> **Description of the task**
Take the entries below and print only the lines from the one with "What three.js and" through the one with "wasm.setup();", exactly as they stand, both ends included.
▼
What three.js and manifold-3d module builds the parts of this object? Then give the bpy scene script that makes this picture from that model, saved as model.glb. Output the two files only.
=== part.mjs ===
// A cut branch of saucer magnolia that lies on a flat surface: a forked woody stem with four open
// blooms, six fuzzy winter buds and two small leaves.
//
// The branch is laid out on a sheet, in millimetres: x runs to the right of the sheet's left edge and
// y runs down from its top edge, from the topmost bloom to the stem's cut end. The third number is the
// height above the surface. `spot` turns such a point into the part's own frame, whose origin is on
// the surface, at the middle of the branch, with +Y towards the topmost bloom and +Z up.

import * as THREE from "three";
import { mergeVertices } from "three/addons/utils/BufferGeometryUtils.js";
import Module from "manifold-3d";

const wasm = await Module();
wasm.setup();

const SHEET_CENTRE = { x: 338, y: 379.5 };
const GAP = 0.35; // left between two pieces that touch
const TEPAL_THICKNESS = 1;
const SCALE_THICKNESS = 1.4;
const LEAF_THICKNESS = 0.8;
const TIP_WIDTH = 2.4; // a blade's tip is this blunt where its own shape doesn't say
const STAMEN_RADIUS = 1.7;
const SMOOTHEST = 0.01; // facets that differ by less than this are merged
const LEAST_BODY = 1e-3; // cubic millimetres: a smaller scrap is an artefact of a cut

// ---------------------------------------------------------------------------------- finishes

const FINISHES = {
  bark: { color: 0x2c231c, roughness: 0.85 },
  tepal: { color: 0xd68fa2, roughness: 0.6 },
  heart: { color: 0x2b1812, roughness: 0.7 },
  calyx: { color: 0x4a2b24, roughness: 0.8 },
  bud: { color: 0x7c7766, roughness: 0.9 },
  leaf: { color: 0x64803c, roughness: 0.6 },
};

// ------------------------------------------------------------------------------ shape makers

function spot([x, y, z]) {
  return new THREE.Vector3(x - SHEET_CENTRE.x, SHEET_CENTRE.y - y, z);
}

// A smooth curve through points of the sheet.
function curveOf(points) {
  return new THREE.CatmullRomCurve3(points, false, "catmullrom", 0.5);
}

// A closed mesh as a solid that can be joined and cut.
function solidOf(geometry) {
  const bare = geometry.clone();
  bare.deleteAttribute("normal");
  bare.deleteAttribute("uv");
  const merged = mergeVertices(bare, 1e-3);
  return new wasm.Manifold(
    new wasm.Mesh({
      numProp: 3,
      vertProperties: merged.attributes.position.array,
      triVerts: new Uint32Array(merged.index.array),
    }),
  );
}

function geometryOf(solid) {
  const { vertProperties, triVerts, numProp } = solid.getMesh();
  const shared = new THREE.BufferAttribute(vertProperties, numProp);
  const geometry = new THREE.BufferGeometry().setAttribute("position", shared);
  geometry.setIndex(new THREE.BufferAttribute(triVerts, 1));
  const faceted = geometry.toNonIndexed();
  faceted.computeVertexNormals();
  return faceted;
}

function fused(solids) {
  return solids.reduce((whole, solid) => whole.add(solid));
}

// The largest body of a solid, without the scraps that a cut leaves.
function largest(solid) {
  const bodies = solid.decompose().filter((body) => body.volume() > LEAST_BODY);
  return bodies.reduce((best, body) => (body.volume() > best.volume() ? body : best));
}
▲
▼
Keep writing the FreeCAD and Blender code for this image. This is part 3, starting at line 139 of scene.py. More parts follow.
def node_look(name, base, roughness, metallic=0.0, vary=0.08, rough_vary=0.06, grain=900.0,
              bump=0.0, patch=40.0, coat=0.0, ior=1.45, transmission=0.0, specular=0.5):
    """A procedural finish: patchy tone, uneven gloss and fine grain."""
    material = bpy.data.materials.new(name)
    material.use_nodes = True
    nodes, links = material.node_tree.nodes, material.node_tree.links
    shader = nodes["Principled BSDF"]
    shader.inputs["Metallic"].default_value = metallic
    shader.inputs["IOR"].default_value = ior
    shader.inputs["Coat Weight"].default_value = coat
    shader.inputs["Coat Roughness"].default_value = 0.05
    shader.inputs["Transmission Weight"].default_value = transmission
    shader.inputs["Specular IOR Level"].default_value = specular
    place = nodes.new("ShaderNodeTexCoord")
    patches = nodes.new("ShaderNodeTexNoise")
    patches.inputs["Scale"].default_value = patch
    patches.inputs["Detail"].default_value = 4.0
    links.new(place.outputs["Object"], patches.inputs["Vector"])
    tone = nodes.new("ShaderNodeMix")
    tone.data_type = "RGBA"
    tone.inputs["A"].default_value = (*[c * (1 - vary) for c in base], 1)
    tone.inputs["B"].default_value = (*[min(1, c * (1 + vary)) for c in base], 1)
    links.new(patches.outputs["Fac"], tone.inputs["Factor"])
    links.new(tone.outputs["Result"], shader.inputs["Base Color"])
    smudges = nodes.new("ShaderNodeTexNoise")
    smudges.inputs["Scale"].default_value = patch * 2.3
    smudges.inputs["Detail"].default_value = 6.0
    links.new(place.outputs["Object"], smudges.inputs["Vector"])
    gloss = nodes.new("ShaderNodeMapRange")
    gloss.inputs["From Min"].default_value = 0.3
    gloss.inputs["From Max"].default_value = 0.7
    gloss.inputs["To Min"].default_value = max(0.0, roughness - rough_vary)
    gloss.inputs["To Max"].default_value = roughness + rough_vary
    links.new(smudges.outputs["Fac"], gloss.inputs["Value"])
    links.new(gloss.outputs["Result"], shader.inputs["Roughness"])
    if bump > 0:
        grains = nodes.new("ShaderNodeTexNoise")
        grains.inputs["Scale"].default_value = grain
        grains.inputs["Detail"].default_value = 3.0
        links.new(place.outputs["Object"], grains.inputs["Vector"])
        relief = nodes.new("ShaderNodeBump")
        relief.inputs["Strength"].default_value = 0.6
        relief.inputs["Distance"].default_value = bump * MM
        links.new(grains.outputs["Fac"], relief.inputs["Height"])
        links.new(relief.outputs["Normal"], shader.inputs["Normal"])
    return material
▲
> **Exercise response**
What three.js and manifold-3d module builds the parts of this object? Then give the bpy scene script that makes this picture from that model, saved as model.glb. Output the two files only.
=== part.mjs ===
// A cut branch of saucer magnolia that lies on a flat surface: a forked woody stem with four open
// blooms, six fuzzy winter buds and two small leaves.
//
// The branch is laid out on a sheet, in millimetres: x runs to the right of the sheet's left edge and
// y runs down from its top edge, from the topmost bloom to the stem's cut end. The third number is the
// height above the surface. `spot` turns such a point into the part's own frame, whose origin is on
// the surface, at the middle of the branch, with +Y towards the topmost bloom and +Z up.

import * as THREE from "three";
import { mergeVertices } from "three/addons/utils/BufferGeometryUtils.js";
import Module from "manifold-3d";

const wasm = await Module();
wasm.setup();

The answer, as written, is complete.